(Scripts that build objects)

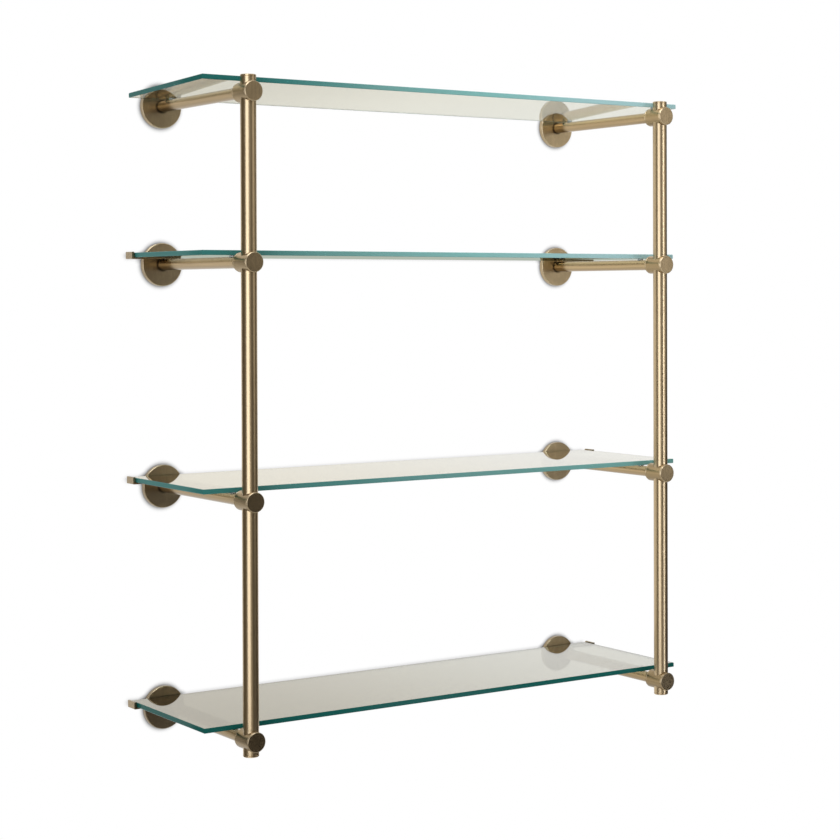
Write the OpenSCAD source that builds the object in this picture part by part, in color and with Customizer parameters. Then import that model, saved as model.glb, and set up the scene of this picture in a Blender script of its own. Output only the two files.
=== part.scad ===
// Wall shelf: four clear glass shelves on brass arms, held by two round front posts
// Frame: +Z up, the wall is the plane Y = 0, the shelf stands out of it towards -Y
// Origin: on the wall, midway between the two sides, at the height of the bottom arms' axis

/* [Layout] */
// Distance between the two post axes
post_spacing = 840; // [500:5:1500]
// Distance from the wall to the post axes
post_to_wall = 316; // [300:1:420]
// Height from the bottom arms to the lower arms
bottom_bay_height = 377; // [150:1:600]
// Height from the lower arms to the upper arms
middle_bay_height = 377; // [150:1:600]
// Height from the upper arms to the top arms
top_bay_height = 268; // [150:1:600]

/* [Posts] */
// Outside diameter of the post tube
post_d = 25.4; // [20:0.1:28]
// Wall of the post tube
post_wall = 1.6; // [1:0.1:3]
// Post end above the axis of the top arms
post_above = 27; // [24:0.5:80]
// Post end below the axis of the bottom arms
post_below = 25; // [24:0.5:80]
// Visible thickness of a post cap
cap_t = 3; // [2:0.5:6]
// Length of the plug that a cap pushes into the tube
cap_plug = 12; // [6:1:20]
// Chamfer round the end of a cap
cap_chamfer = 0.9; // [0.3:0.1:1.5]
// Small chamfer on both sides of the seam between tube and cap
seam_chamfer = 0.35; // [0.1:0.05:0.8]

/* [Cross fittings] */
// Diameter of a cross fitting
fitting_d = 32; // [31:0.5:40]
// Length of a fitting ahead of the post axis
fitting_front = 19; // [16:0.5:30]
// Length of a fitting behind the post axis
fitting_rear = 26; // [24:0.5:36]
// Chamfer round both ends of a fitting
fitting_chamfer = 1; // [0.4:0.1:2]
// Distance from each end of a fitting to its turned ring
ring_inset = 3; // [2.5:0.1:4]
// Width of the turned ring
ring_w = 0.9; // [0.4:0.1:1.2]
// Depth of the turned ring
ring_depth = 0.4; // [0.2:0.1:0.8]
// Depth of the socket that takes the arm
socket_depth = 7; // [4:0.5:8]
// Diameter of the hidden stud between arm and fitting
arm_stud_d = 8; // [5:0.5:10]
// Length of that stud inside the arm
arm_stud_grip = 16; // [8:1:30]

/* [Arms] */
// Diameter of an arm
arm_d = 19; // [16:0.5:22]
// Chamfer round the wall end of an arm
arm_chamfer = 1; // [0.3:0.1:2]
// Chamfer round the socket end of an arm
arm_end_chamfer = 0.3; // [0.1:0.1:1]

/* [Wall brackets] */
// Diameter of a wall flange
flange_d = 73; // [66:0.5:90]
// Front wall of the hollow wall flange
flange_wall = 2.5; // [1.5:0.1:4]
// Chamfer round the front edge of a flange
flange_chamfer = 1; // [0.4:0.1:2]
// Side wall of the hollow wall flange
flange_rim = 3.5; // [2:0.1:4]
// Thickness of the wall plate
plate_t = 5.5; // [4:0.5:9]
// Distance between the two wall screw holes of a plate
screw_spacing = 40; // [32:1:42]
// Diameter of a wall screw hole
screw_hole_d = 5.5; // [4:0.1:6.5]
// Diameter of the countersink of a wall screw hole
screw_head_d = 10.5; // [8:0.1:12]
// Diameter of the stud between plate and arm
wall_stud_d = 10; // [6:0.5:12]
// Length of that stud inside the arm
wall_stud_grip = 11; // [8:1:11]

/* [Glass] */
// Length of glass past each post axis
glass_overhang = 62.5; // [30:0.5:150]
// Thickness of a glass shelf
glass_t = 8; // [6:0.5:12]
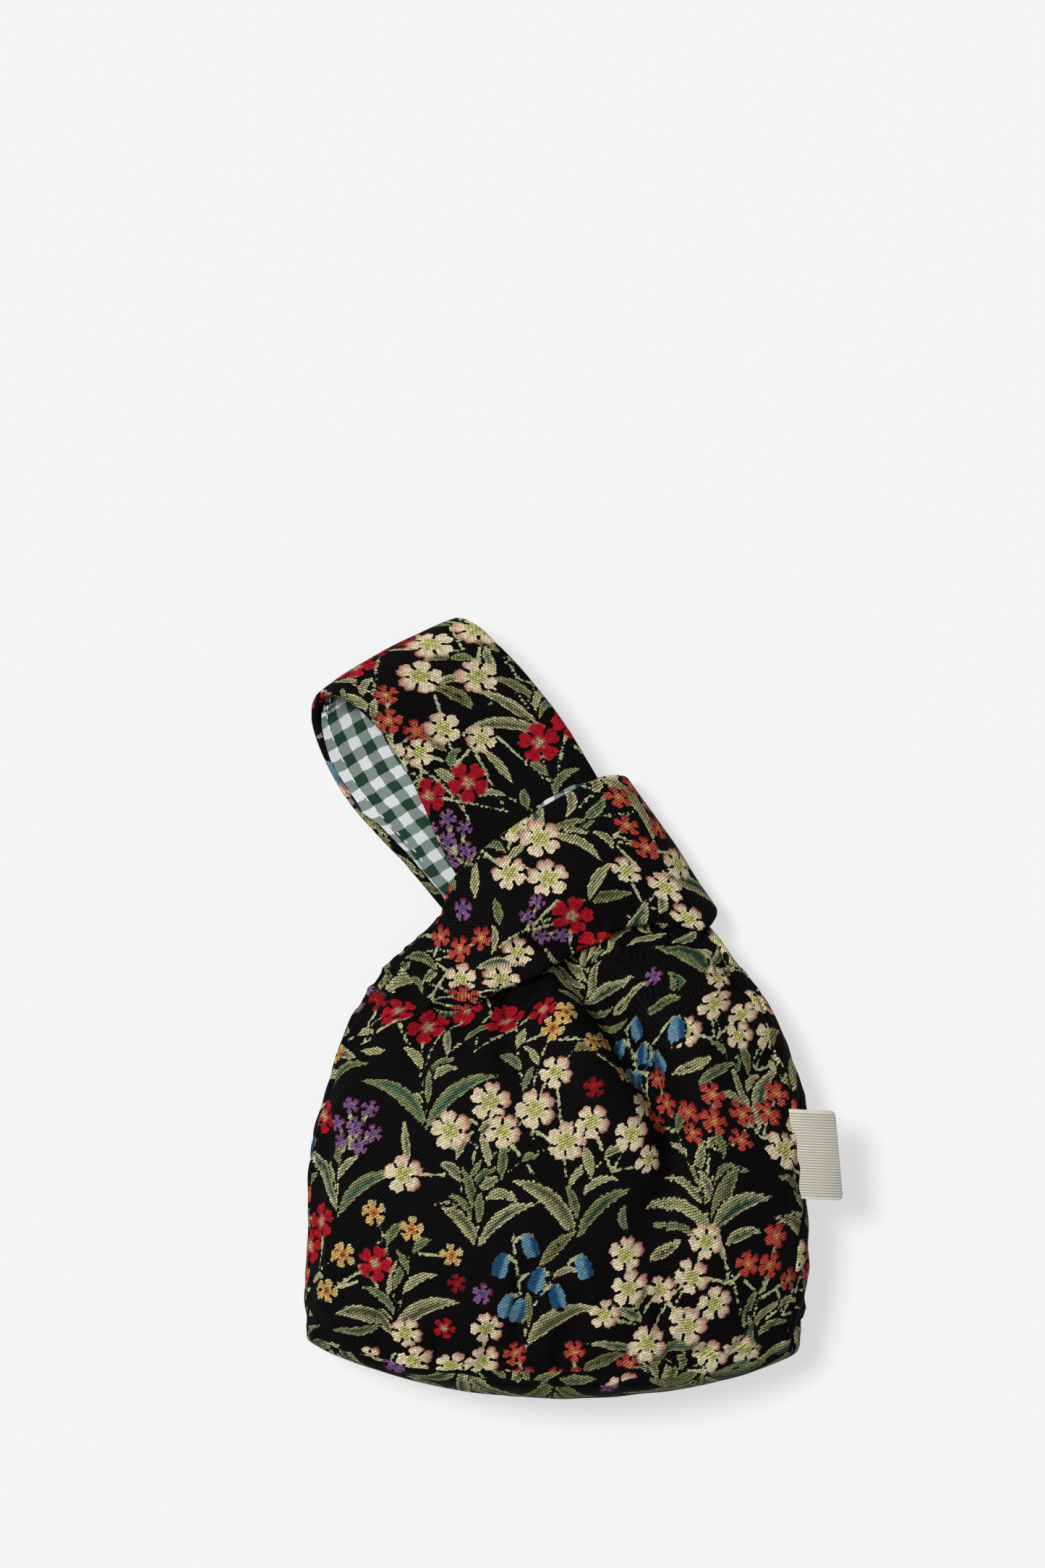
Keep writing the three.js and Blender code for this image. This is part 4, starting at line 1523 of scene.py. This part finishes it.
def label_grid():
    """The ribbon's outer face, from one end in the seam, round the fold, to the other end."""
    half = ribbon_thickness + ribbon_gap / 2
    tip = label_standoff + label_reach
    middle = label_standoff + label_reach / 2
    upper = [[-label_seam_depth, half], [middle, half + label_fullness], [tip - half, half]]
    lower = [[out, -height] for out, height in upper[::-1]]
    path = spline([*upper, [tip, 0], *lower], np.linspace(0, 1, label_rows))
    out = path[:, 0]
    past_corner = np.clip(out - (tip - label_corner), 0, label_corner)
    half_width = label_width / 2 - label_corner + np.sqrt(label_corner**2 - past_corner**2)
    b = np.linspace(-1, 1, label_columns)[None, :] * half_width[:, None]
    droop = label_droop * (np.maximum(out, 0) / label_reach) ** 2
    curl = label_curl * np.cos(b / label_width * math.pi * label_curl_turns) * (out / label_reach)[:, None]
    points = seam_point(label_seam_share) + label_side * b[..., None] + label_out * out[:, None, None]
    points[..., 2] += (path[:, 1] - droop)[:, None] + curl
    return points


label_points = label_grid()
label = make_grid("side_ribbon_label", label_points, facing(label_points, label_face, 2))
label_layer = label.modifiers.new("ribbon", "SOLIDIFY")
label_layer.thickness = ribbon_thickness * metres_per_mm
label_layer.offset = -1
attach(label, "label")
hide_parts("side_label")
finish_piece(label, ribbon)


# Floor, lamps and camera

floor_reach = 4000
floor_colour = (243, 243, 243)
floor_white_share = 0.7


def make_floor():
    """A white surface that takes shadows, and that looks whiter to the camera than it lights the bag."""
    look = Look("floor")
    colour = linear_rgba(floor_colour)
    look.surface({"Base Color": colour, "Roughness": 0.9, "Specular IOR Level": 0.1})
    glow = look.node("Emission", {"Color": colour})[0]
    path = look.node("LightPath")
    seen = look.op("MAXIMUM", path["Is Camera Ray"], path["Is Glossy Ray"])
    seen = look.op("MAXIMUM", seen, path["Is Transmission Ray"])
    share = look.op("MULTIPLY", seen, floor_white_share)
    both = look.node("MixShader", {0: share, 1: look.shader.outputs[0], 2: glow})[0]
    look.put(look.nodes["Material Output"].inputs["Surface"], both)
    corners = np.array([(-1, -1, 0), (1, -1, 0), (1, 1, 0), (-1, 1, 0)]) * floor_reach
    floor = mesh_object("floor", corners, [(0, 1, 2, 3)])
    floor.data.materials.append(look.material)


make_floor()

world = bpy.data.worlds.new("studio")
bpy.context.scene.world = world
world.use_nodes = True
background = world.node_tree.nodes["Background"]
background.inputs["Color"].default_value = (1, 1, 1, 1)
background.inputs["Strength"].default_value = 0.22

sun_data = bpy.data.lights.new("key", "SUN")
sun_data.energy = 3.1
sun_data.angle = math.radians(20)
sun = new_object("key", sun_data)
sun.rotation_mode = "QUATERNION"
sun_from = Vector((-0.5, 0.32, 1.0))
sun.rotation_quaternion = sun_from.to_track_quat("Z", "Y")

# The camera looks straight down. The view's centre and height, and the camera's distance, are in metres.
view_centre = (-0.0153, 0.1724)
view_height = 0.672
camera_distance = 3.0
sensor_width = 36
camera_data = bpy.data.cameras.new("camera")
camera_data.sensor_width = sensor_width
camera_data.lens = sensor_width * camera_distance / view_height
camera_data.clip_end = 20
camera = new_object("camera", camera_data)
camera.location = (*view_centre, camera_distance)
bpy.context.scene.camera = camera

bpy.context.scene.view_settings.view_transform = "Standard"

Requirement:
Every record above must be duplicated exactly.

Problem solution:
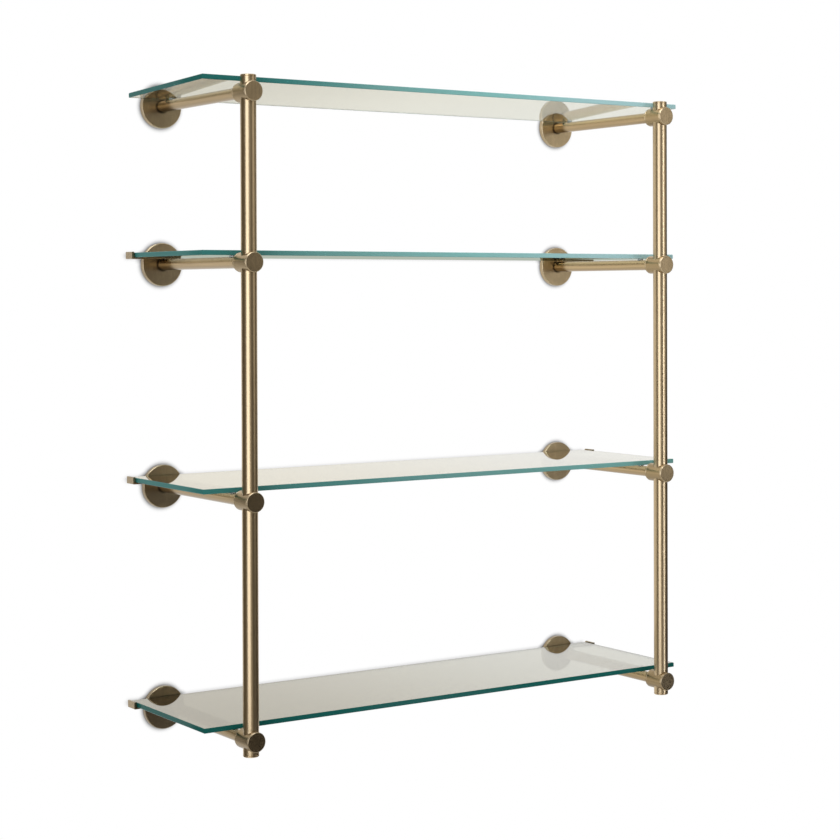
Write the OpenSCAD source that builds the object in this picture part by part, in color and with Customizer parameters. Then import that model, saved as model.glb, and set up the scene of this picture in a Blender script of its own. Output only the two files.
=== part.scad ===
// Wall shelf: four clear glass shelves on brass arms, held by two round front posts
// Frame: +Z up, the wall is the plane Y = 0, the shelf stands out of it towards -Y
// Origin: on the wall, midway between the two sides, at the height of the bottom arms' axis

/* [Layout] */
// Distance between the two post axes
post_spacing = 840; // [500:5:1500]
// Distance from the wall to the post axes
post_to_wall = 316; // [300:1:420]
// Height from the bottom arms to the lower arms
bottom_bay_height = 377; // [150:1:600]
// Height from the lower arms to the upper arms
middle_bay_height = 377; // [150:1:600]
// Height from the upper arms to the top arms
top_bay_height = 268; // [150:1:600]

/* [Posts] */
// Outside diameter of the post tube
post_d = 25.4; // [20:0.1:28]
// Wall of the post tube
post_wall = 1.6; // [1:0.1:3]
// Post end above the axis of the top arms
post_above = 27; // [24:0.5:80]
// Post end below the axis of the bottom arms
post_below = 25; // [24:0.5:80]
// Visible thickness of a post cap
cap_t = 3; // [2:0.5:6]
// Length of the plug that a cap pushes into the tube
cap_plug = 12; // [6:1:20]
// Chamfer round the end of a cap
cap_chamfer = 0.9; // [0.3:0.1:1.5]
// Small chamfer on both sides of the seam between tube and cap
seam_chamfer = 0.35; // [0.1:0.05:0.8]

/* [Cross fittings] */
// Diameter of a cross fitting
fitting_d = 32; // [31:0.5:40]
// Length of a fitting ahead of the post axis
fitting_front = 19; // [16:0.5:30]
// Length of a fitting behind the post axis
fitting_rear = 26; // [24:0.5:36]
// Chamfer round both ends of a fitting
fitting_chamfer = 1; // [0.4:0.1:2]
// Distance from each end of a fitting to its turned ring
ring_inset = 3; // [2.5:0.1:4]
// Width of the turned ring
ring_w = 0.9; // [0.4:0.1:1.2]
// Depth of the turned ring
ring_depth = 0.4; // [0.2:0.1:0.8]
// Depth of the socket that takes the arm
socket_depth = 7; // [4:0.5:8]
// Diameter of the hidden stud between arm and fitting
arm_stud_d = 8; // [5:0.5:10]
// Length of that stud inside the arm
arm_stud_grip = 16; // [8:1:30]

/* [Arms] */
// Diameter of an arm
arm_d = 19; // [16:0.5:22]
// Chamfer round the wall end of an arm
arm_chamfer = 1; // [0.3:0.1:2]
// Chamfer round the socket end of an arm
arm_end_chamfer = 0.3; // [0.1:0.1:1]

/* [Wall brackets] */
// Diameter of a wall flange
flange_d = 73; // [66:0.5:90]
// Front wall of the hollow wall flange
flange_wall = 2.5; // [1.5:0.1:4]
// Chamfer round the front edge of a flange
flange_chamfer = 1; // [0.4:0.1:2]
// Side wall of the hollow wall flange
flange_rim = 3.5; // [2:0.1:4]
// Thickness of the wall plate
plate_t = 5.5; // [4:0.5:9]
// Distance between the two wall screw holes of a plate
screw_spacing = 40; // [32:1:42]
// Diameter of a wall screw hole
screw_hole_d = 5.5; // [4:0.1:6.5]
// Diameter of the countersink of a wall screw hole
screw_head_d = 10.5; // [8:0.1:12]
// Diameter of the stud between plate and arm
wall_stud_d = 10; // [6:0.5:12]
// Length of that stud inside the arm
wall_stud_grip = 11; // [8:1:11]

/* [Glass] */
// Length of glass past each post axis
glass_overhang = 62.5; // [30:0.5:150]
// Thickness of a glass shelf
glass_t = 8; // [6:0.5:12]
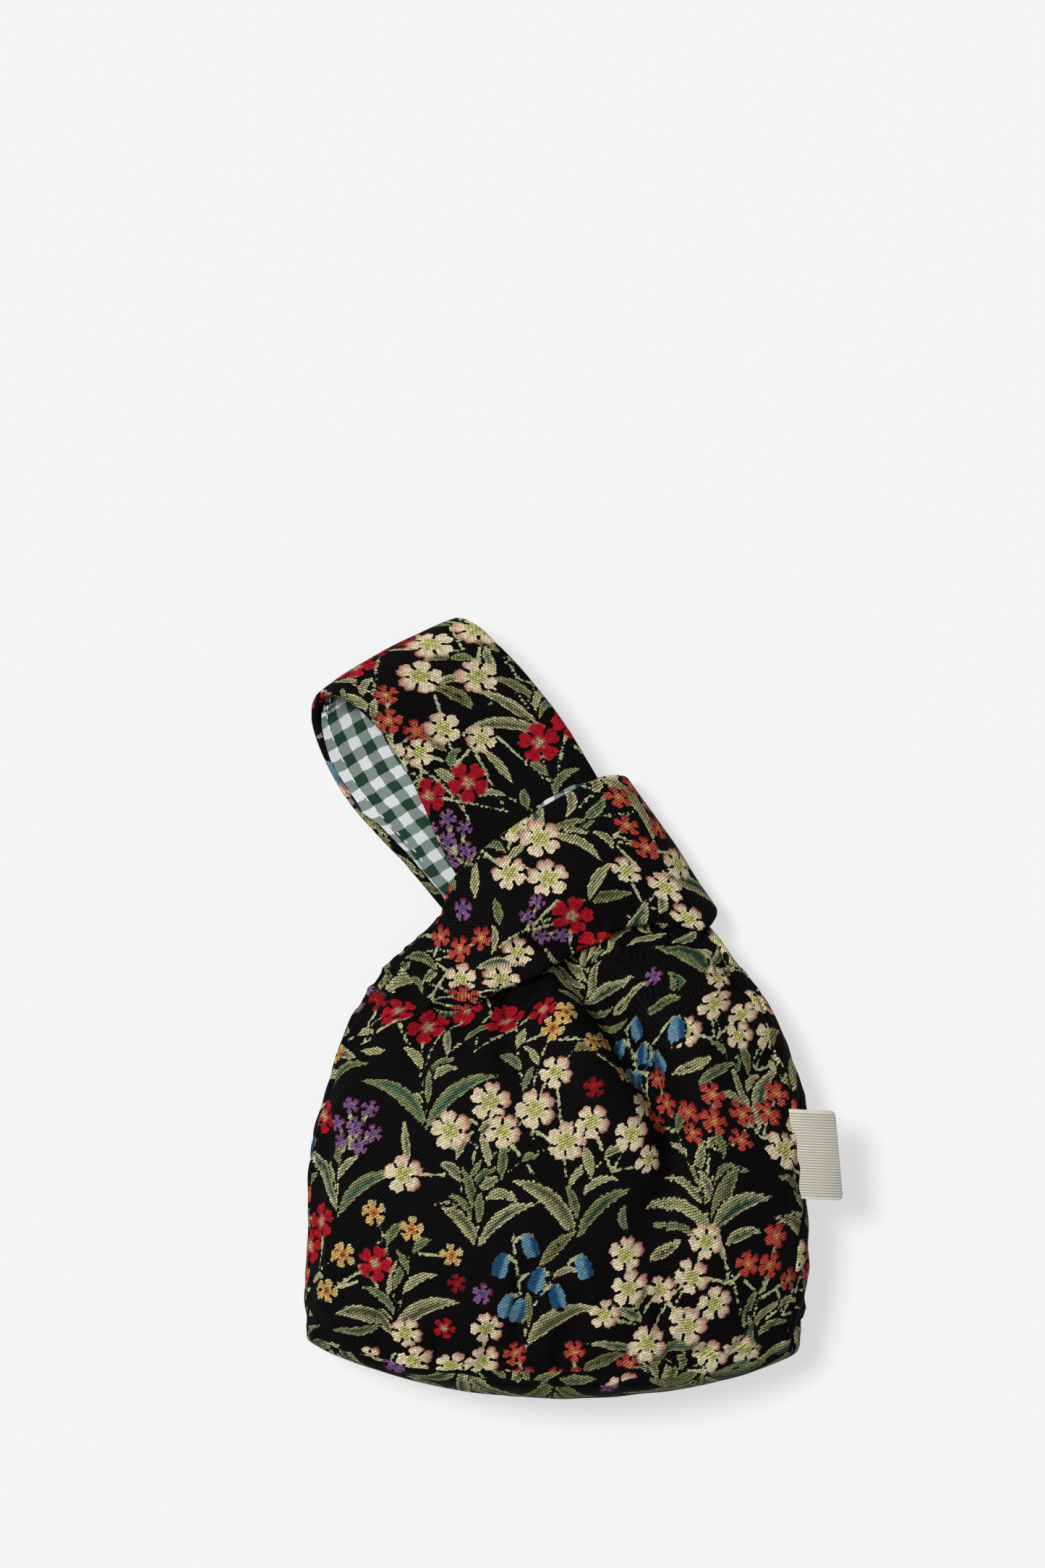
Keep writing the three.js and Blender code for this image. This is part 4, starting at line 1523 of scene.py. This part finishes it.
def label_grid():
    """The ribbon's outer face, from one end in the seam, round the fold, to the other end."""
    half = ribbon_thickness + ribbon_gap / 2
    tip = label_standoff + label_reach
    middle = label_standoff + label_reach / 2
    upper = [[-label_seam_depth, half], [middle, half + label_fullness], [tip - half, half]]
    lower = [[out, -height] for out, height in upper[::-1]]
    path = spline([*upper, [tip, 0], *lower], np.linspace(0, 1, label_rows))
    out = path[:, 0]
    past_corner = np.clip(out - (tip - label_corner), 0, label_corner)
    half_width = label_width / 2 - label_corner + np.sqrt(label_corner**2 - past_corner**2)
    b = np.linspace(-1, 1, label_columns)[None, :] * half_width[:, None]
    droop = label_droop * (np.maximum(out, 0) / label_reach) ** 2
    curl = label_curl * np.cos(b / label_width * math.pi * label_curl_turns) * (out / label_reach)[:, None]
    points = seam_point(label_seam_share) + label_side * b[..., None] + label_out * out[:, None, None]
    points[..., 2] += (path[:, 1] - droop)[:, None] + curl
    return points


label_points = label_grid()
label = make_grid("side_ribbon_label", label_points, facing(label_points, label_face, 2))
label_layer = label.modifiers.new("ribbon", "SOLIDIFY")
label_layer.thickness = ribbon_thickness * metres_per_mm
label_layer.offset = -1
attach(label, "label")
hide_parts("side_label")
finish_piece(label, ribbon)


# Floor, lamps and camera

floor_reach = 4000
floor_colour = (243, 243, 243)
floor_white_share = 0.7


def make_floor():
    """A white surface that takes shadows, and that looks whiter to the camera than it lights the bag."""
    look = Look("floor")
    colour = linear_rgba(floor_colour)
    look.surface({"Base Color": colour, "Roughness": 0.9, "Specular IOR Level": 0.1})
    glow = look.node("Emission", {"Color": colour})[0]
    path = look.node("LightPath")
    seen = look.op("MAXIMUM", path["Is Camera Ray"], path["Is Glossy Ray"])
    seen = look.op("MAXIMUM", seen, path["Is Transmission Ray"])
    share = look.op("MULTIPLY", seen, floor_white_share)
    both = look.node("MixShader", {0: share, 1: look.shader.outputs[0], 2: glow})[0]
    look.put(look.nodes["Material Output"].inputs["Surface"], both)
    corners = np.array([(-1, -1, 0), (1, -1, 0), (1, 1, 0), (-1, 1, 0)]) * floor_reach
    floor = mesh_object("floor", corners, [(0, 1, 2, 3)])
    floor.data.materials.append(look.material)


make_floor()

world = bpy.data.worlds.new("studio")
bpy.context.scene.world = world
world.use_nodes = True
background = world.node_tree.nodes["Background"]
background.inputs["Color"].default_value = (1, 1, 1, 1)
background.inputs["Strength"].default_value = 0.22

sun_data = bpy.data.lights.new("key", "SUN")
sun_data.energy = 3.1
sun_data.angle = math.radians(20)
sun = new_object("key", sun_data)
sun.rotation_mode = "QUATERNION"
sun_from = Vector((-0.5, 0.32, 1.0))
sun.rotation_quaternion = sun_from.to_track_quat("Z", "Y")

# The camera looks straight down. The view's centre and height, and the camera's distance, are in metres.
view_centre = (-0.0153, 0.1724)
view_height = 0.672
camera_distance = 3.0
sensor_width = 36
camera_data = bpy.data.cameras.new("camera")
camera_data.sensor_width = sensor_width
camera_data.lens = sensor_width * camera_distance / view_height
camera_data.clip_end = 20
camera = new_object("camera", camera_data)
camera.location = (*view_centre, camera_distance)
bpy.context.scene.camera = camera

bpy.context.scene.view_settings.view_transform = "Standard"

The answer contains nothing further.